Where the days actually go
If you instrument a typical proposal cycle, you find that the calendar time is dominated by waiting, not by working. Out of a 13-day cycle, the actual hands-on labor — measuring, drafting, pricing, formatting — is roughly 9 to 14 hours. The other 12.5 days are queues.
- Queue one: design to takeoff. The designer finishes the concept, drops it in a shared folder, and emails the estimator. The estimator picks it up when their queue clears — usually 2 to 4 days later.
- Queue two: takeoff to pricing. The estimator finishes the takeoff and routes it to subs for quotes. Subs respond on their own clock. Median wait: 4 to 7 days.
- Queue three: pricing to principal review. The proposal lands in the owner’s inbox. The owner reviews, marks up, sends back. This loop happens 1.6 times on average per proposal.
Compress any one of those queues by 50% and you move from the bottom quartile to the middle. Compress all three and you join the top quartile, which is the difference between closing 19% of proposals and closing 47% of them. On a $6M renovation company, that delta is worth roughly $1.4M in additional annual booked revenue at the same lead volume.
The three operational redesigns that compress the cycle
Closing the queues does not require replacing your project management software or firing your estimator. It requires three specific changes, in this order.
1. Structured intake at the design meeting
The single highest-leverage change is to do the takeoff during the design meeting, not after it. That requires the designer or sales rep to capture the inputs the estimator will need — measurements, finish selections, scope boundaries, site access notes — in a structured form, not in handwritten notes that the estimator has to decode three days later. A well-designed intake captures 80% of what the takeoff needs in the first sixty minutes on site. AI-assisted intake tools can transcribe the conversation, extract the measurements, and populate the takeoff template before the rep is back in their truck.
2. Pre-negotiated sub pricing for common scopes
The second queue exists because every proposal is treated as a custom RFQ to subs. For 70% of your work, it does not need to be. Most renovation companies have a stable roster of subs and a recurring set of scopes. Negotiate annual unit pricing — per linear foot of cabinetry, per square foot of tile, per fixture rough-in — and the proposal can be priced in real time without waiting on the sub. Reserve the custom RFQ for the genuinely unusual scopes, which are typically less than 30% of the proposal value.

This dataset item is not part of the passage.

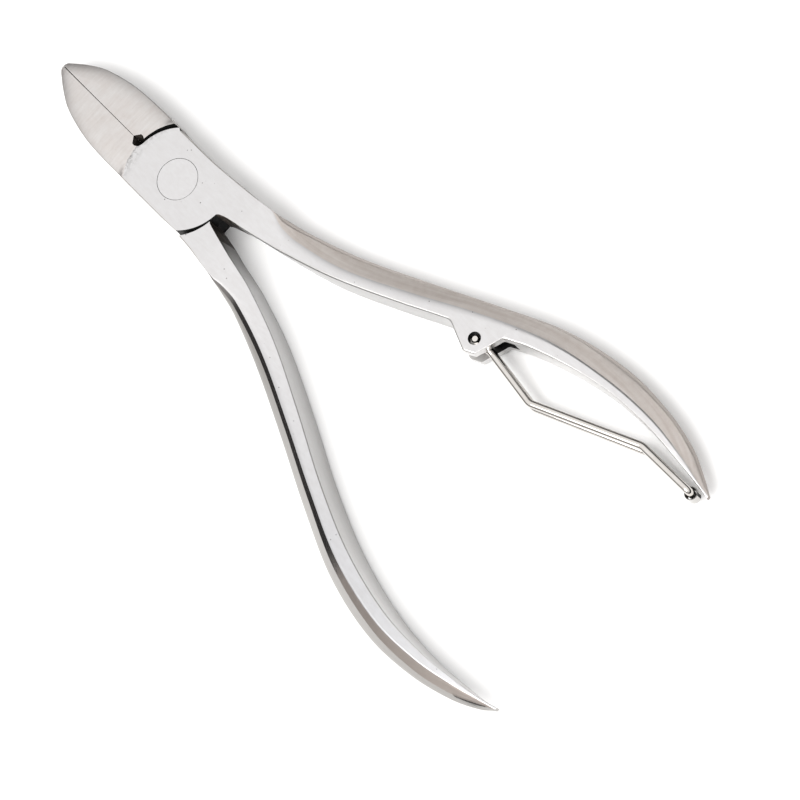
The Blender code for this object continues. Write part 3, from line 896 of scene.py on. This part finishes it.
def make_materials():
    # A near black that paints the shade in the lap gap, at the plate's ends, in the bores and holes, and the dark
    # reflection on the roller
    painted_gap_shade = (0.012, 0.012, 0.012)
    return {
        "plate": steel(
            "plate_satin", (0.53, 0.526, 0.53), 0.36, (2.4, 0.5, 2.4), 0.035, 0.05, 0.002, 0.5, ridge_wear_and_painted_shade
        ),
        "jaw": steel(
            "jaw_ground", (0.568, 0.554, 0.545), 0.40, (0.2, 2.2, 2.2), 0.065, 0.06, 0.004, change=ground_patches_and_painted_shade
        ),
        "side": steel("jaw_side", (0.41, 0.395, 0.38), 0.36, (0.3, 0.3, 2.5), 0.05),
        "brushed": steel(
            "bevel_brushed", (0.645, 0.604, 0.573), 0.48, (0.06, 0.05, 3.2), 0.11, depth=0.005, change=painted_shade_when_steep
        ),
        "arc": steel(
            "bevel_polished",
            (0.36, 0.352, 0.342),
            0.18,
            (0.02, 0.05, 3.0),
            0.06,
            0.03,
            0.001,
            change=painted_shade_near_joint,
        ),
        "facet": steel(
            "facet_polished", (0.41, 0.395, 0.385), 0.09, (0.02, 0.05, 4.0), 0.06, 0.02, 0.0015, change=ground_end
        ),
        "inner_lug": steel(
            "inner_side_lug", (0.60, 0.597, 0.593), 0.30, (0.3, 0.06, 2.0), change=lug_inner_painted_shade
        ),
        "inner_plain": steel(
            "inner_side_plain", (0.585, 0.582, 0.578), 0.32, (0.3, 0.06, 2.0), change=plain_inner_painted_shade
        ),
        "edge": steel("lap_edge", painted_gap_shade, 0.5, (1.0, 1.0, 1.0), change=joint_scale_and_painted_shade, metallic=0.0),
        "milled": steel("milled_gap", painted_gap_shade, 0.5, (1.0, 1.0, 0.2), metallic=0.0),
        "slot": steel("slot_satin", (0.50, 0.495, 0.49), 0.42, (1.0, 1.0, 1.0), 0.08, change=slot_painted_shade),
        "rivet": steel("rivet_satin", (0.54, 0.536, 0.54), 0.34, (2.0, 0.8, 2.0), 0.035, 0.04, 0.002),
        "wire": steel("wire_polished", (0.57, 0.55, 0.525), 0.06, (0.3, 0.3, 0.3), 0.05, 0.015, 0.001),
        "roller": steel("roller_polished", (0.50, 0.49, 0.475), 0.16, (0.3, 0.3, 2.0), 0.05, 0.04, 0.001),
    }


# Pieces.


def make_levers(made):
    # The bore, lap and hole cutters carry the near black milled material, which paints shade on the faces they
    # leave: the rivet's bore, the lap gap's shoulders and the bail's hole.
    bore = add_object("cut_bore", turned("cut_bore", rivet_profile(RUNNING_GAP)), [made["milled"]])
    below = [(SHOULDER_RADIUS, -CUT_PAST), (SHOULDER_RADIUS, MID + LAP_GAP / 2)]
    above = [(SHOULDER_RADIUS, MID - LAP_GAP / 2), (SHOULDER_RADIUS, THICKNESS + CUT_PAST)]
    lap_below = add_object("cut_lap_below", turned("cut_lap_below", below, steps=256), [made["milled"]])
    lap_above = add_object("cut_lap_above", turned("cut_lap_above", above, steps=256), [made["milled"]])
    slot_outline = rounded_route(SLOT_CORNERS, 6)
    slot = add_object("cut_slot", prism("cut_slot", slot_outline, SLOT_LOW, SLOT_HIGH), [made["slot"]])
    hole_profile = [(BAIL_HOLE_RADIUS, -CUT_PAST), (BAIL_HOLE_RADIUS, THICKNESS + CUT_PAST)]
    hole = add_object("cut_hole", turned("cut_hole", hole_profile, BAIL_PIVOT, 48), [made["milled"]])
    top_space = grinding_mesh("cut_top", GRIND_TOP, THICKNESS, THICKNESS + 2 * CUT_PAST)
    top = add_object("cut_top", top_space, [made["jaw"]])
    bottom_space = grinding_mesh("cut_bottom", GRIND_BOTTOM, 0.0, -2 * CUT_PAST)
    bottom = add_object("cut_bottom", bottom_space, [made["jaw"]])

    lug = rounded_route(LUG_CORNERS, 10)
    lug_handle = handle_columns(LUG_HANDLE, lug, LUG_EDGE, LUG_FACET_SLOPE)
    plain_handle = handle_columns(PLAIN_HANDLE, (), PLAIN_EDGE, PLAIN_FACET_SLOPE)
    lug_mesh = lever_mesh("lug_blank", -1, JAW_SIDE_OF_LUG_LEVER, LUG_CROTCH, lug_handle, SLOT_BEVEL)
    plain_mesh = lever_mesh("plain_blank", 1, JAW_SIDE_OF_PLAIN_LEVER, PLAIN_CROTCH, plain_handle, SLOT_FACET)
    # The lists follow the slots. A blank has none of its cutters' materials, so no slot is there twice.
    lug_materials = [made[k] for k in ("plate", "side", "brushed", "inner_lug", "edge")]
    plain_materials = [made[k] for k in ("plate", "side", "arc", "inner_plain", "edge", "facet")]
    lug_blank = add_object("lug_blank", lug_mesh, lug_materials)
    plain_blank = add_object("plain_blank", plain_mesh, plain_materials)
    lug_lever = milled(lug_blank, [top, bottom, lap_below, bore, slot, hole], "lug_lever")
    plain_lever = milled(plain_blank, [top, bottom, lap_above, bore], "plain_lever")
    for used in (top, bottom, bore, lap_below, lap_above, slot, hole):
        bpy.data.objects.remove(used, do_unlink=True)
    place_piece(lug_lever, "lug_lever_body", "lever_with_lug")
    place_piece(plain_lever, "plain_lever_body", "lever_plain")


def place_piece(piece, body, node):
    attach(piece, body)
    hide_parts(node)


def make_rivet(made):
    rivet = add_object("rivet", turned("rivet", rivet_profile(0.0)), [made["rivet"]])
    finish_mesh(rivet.data, TURNED_CREASE)
    even_normals(rivet)
    place_piece(rivet, "lug_lever_body", "pivot_rivet")


def bail_route():
    start = UPPER_LEG[0]
    upper = [(start[0], start[1], WIRE_END_Z, 0.0)] + list(UPPER_LEG)
    lower = [(x, y, THICKNESS - z, radius) for x, y, z, radius in reversed(upper)]
    return rounded_route(upper + lower, 14)


def make_bail(made):
    bail = add_object("bail", tube("bail", bail_route(), WIRE_RADIUS), [made["wire"]])
    finish_mesh(bail.data, WIRE_CREASE)
    place_piece(bail, "bail_body", "wire_bail")


def make_roller(made):
    low, high = MID - ROLLER_LENGTH / 2, MID + ROLLER_LENGTH / 2
    profile = [
        (ROLLER_BORE, low + ROLLER_BREAK),
        (ROLLER_BORE + ROLLER_BREAK, low),
        (ROLLER_RADIUS - ROLLER_BREAK, low),
        (ROLLER_RADIUS, low + ROLLER_BREAK),
        (ROLLER_RADIUS, high - ROLLER_BREAK),
        (ROLLER_RADIUS - ROLLER_BREAK, high),
        (ROLLER_BORE + ROLLER_BREAK, high),
        (ROLLER_BORE, high - ROLLER_BREAK),
    ]
    centre = UPPER_LEG[-1][:2]
    mesh = turned("roller", profile, centre, 64, closed_ring=True)
    roller = add_object("roller", mesh, [made["roller"], made["milled"]])
    axis = Vector(centre) * MM

    def in_dark_patch(place):
        angle = math.degrees(math.atan2(place.y - axis.y, place.x - axis.x))
        return (place.xy - axis).length > DARK_PATCH_OUTSIDE * MM and abs(angle - DARK_PATCH_ANGLE) < DARK_PATCH_HALF

    # The bore's faces take the near black as painted shade, and the patch's faces as a painted dark reflection.
    for polygon in mesh.polygons:
        bored = (polygon.center.xy - axis).length < ROLLER_BORE * MM
        polygon.material_index = 1 if bored or in_dark_patch(polygon.center) else 0
    for vertex in mesh.vertices:
        if in_dark_patch(vertex.co):
            vertex.co.xy = axis + (vertex.co.xy - axis) * DARK_PATCH_SINK
    finish_mesh(mesh, TURNED_CREASE)
    place_piece(roller, "roller_body", "bail_roller")


# Studio.

CAMERA_AZIMUTH = 4.0
CAMERA_ELEVATION = 65.55
CAMERA_ROLL = 49.66
CAMERA_DISTANCE = 742.4
CAMERA_TARGET = (-0.155, -56.76, 3.5)
CAMERA_LENS = 202.5
CAMERA_SENSOR = 36.0

FLOOR_HALF = 4000.0
FLOOR_Z = -0.02
BACKDROP = (0.93, 0.93, 0.93, 1.0)
# Elevation, as its sine, and the studio's brightness there.
SKY = ((0.0, 0.05), (0.30, 0.09), (0.45, 0.66), (0.70, 1.38), (0.90, 1.50), (1.0, 1.52))
SKY_TINT = (1.0, 0.993, 0.988)
SKY_TILT = -0.13  # the room is darker on the +X side
# The key light, in metres and watts.
KEY_PLACE = (-0.46, -0.19, 0.78)
KEY_TARGET = (0.0, -0.04, 0.0)
KEY_SIZE = 0.74
KEY_POWER = 7.4


def make_camera():
    azimuth, elevation, roll = (math.radians(a) for a in (CAMERA_AZIMUTH, CAMERA_ELEVATION, CAMERA_ROLL))
    flat = math.cos(elevation)
    back = Vector((math.sin(azimuth) * flat, -math.cos(azimuth) * flat, math.sin(elevation)))
    level = Vector((math.cos(azimuth), math.sin(azimuth), 0.0))
    upright = back.cross(level)
    right = math.cos(roll) * level - math.sin(roll) * upright
    up = math.sin(roll) * level + math.cos(roll) * upright
    place = (Vector(CAMERA_TARGET) + back * CAMERA_DISTANCE) * MM
    data = bpy.data.cameras.new("camera")
    data.lens = CAMERA_LENS
    data.sensor_width = CAMERA_SENSOR
    data.clip_start = 0.05
    data.clip_end = 20.0
    camera = bpy.data.objects.new("camera", data)
    camera.matrix_world = Matrix(
        (
            (right.x, up.x, back.x, place.x),
            (right.y, up.y, back.y, place.y),
            (right.z, up.z, back.z, place.z),
            (0.0, 0.0, 0.0, 1.0),
        )
    )
    bpy.context.scene.collection.objects.link(camera)
    bpy.context.scene.camera = camera


def make_floor():
    corners = [(x * FLOOR_HALF, y * FLOOR_HALF, FLOOR_Z) for x, y in ((-1, -1), (1, -1), (1, 1), (-1, 1))]
    mesh = mesh_of("floor", corners, [[0, 1, 2, 3]])
    material = bpy.data.materials.new("pale_table")
    material.use_nodes = True
    tree = material.node_tree
    shader = tree.nodes["Principled BSDF"]
    place = add_node(tree, "ShaderNodeTexCoord").outputs["Object"]
    tone = noise_at(tree, place, (0.02, 0.02, 0.02))
    colour = mixed(tree, tone, (0.88, 0.88, 0.88), (0.90, 0.90, 0.90))
    tree.links.new(colour, shader.inputs["Base Color"])
    shader.inputs["Roughness"].default_value = 0.9
    shader.inputs["Specular IOR Level"].default_value = 0.1
    floor = add_object("floor", mesh, [material])


def make_world():
    """A bright ceiling that falls off to a dark room behind the table. The camera sees a pale backdrop."""
    world = bpy.data.worlds.new("studio")
    bpy.context.scene.world = world
    world.use_nodes = True
    tree = world.node_tree
    tree.nodes.clear()
    direction = add_node(tree, "ShaderNodeTexCoord").outputs["Generated"]
    apart = add_node(tree, "ShaderNodeSeparateXYZ", (("Vector", direction),)).outputs
    height = maths(tree, "ADD", apart["Z"], maths(tree, "MULTIPLY", apart["X"], SKY_TILT))
    ramp = add_node(tree, "ShaderNodeValToRGB", (("Fac", height),))
    stops = ramp.color_ramp.elements
    while len(stops) < len(SKY):
        stops.new(0.5)
    for stop, (sine, brightness) in zip(stops, SKY):
        stop.position = sine
        stop.color = (*(brightness * tint for tint in SKY_TINT), 1.0)
    seen = add_node(tree, "ShaderNodeBackground", (("Color", BACKDROP), ("Strength", 1.0)))
    studio = add_node(tree, "ShaderNodeBackground", (("Color", ramp.outputs["Color"]), ("Strength", 1.0)))
    path = add_node(tree, "ShaderNodeLightPath")
    mix = add_node(
        tree,
        "ShaderNodeMixShader",
        ((0, path.outputs["Is Camera Ray"]), (1, studio.outputs[0]), (2, seen.outputs[0])),
    )
    add_node(tree, "ShaderNodeOutputWorld", (("Surface", mix.outputs[0]),))


def make_key_light():
    data = bpy.data.lights.new("key_softbox", "AREA")
    data.shape = "DISK"
    data.size = KEY_SIZE
    data.energy = KEY_POWER
    data.color = (1.0, 0.995, 0.985)
    light = bpy.data.objects.new("key_softbox", data)
    light.location = KEY_PLACE
    aim = Vector(KEY_TARGET) - Vector(KEY_PLACE)
    light.rotation_mode = "QUATERNION"
    light.rotation_quaternion = aim.to_track_quat("-Z", "Y")
    bpy.context.scene.collection.objects.link(light)


def set_colours():
    bpy.context.scene.view_settings.view_transform = "Standard"


materials = make_materials()
make_levers(materials)
make_rivet(materials)
make_bail(materials)
make_roller(materials)
make_camera()
make_floor()
make_world()
make_key_light()
set_colours()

3. Owner review on a fixed cadence, not on demand
The third queue exists because the principal is a bottleneck and every proposal competes for the same attention. The fix is counterintuitive: schedule a fixed 90-minute proposal review block twice a week, and route every proposal to that block. Proposals review faster as a batch than as one-offs, and the team can plan around the cadence instead of guessing when the owner will get to it.
Where AI compresses the cycle further
Once the operational redesign is in place, AI accelerates each step measurably.
- Design meeting transcription and extraction. A voice-to-structured- form workflow turns the rep’s sixty minutes on site into a populated takeoff template by the time they reach the office.
- Proposal drafting. A trained workflow can generate the first draft of a proposal — scope language, exclusions, payment schedule, change-order terms — in under 90 seconds from the populated takeoff, leaving the estimator to review and adjust rather than write from a blank template.
- Sub follow-up. AI workflows can automatically chase outstanding sub quotes on a defined cadence with the right context, removing the “did you see my email” loop that costs estimators two hours a week.
- Change-order intake. Post-signature, the same intake pattern works for change orders, which is the second-largest source of margin leakage in renovation.
The change-order angle
While we’re on the subject: most renovation companies lose 4 to 9 points of gross margin annually to unbilled or under-priced change orders. The reason is the same as the proposal cycle — the work happens, the change-order paperwork is a hassle, and by the time it gets formalized the relationship dynamic with the homeowner has shifted and the GC swallows the cost. A structured change-order workflow, ideally triggered by the project manager from their phone on site, turns a 30-minute office task into a 90-second field action. Companies that get this right recover most of that 4–9 point margin gap inside two quarters.
What to measure
If you want to know whether any of this is working, instrument four numbers and publish them weekly:
- Median days from first meeting to proposal sent
- Close rate, segmented by proposal age at signature
- Number of internal proposal revisions before send
- Realized vs. estimated gross margin on completed jobs
The first two will move within 60 days of operational redesign. The third typically halves within a quarter. The fourth — realized margin — is the one that funds everything else, and it tends to start improving in the second quarter after the upstream changes land.
The real prize
Renovation owners often frame the proposal cycle as a sales problem. It is not. It is an operational throughput problem with a sales consequence. The companies that treat it that way — that measure cycle time, instrument the queues, and use AI to compress the handoffs — are quietly running 2.5x the win rate of their competitors in the same zip code. They are not getting better leads. They are converting the same leads before the competitor’s proposal lands. That is the entire game.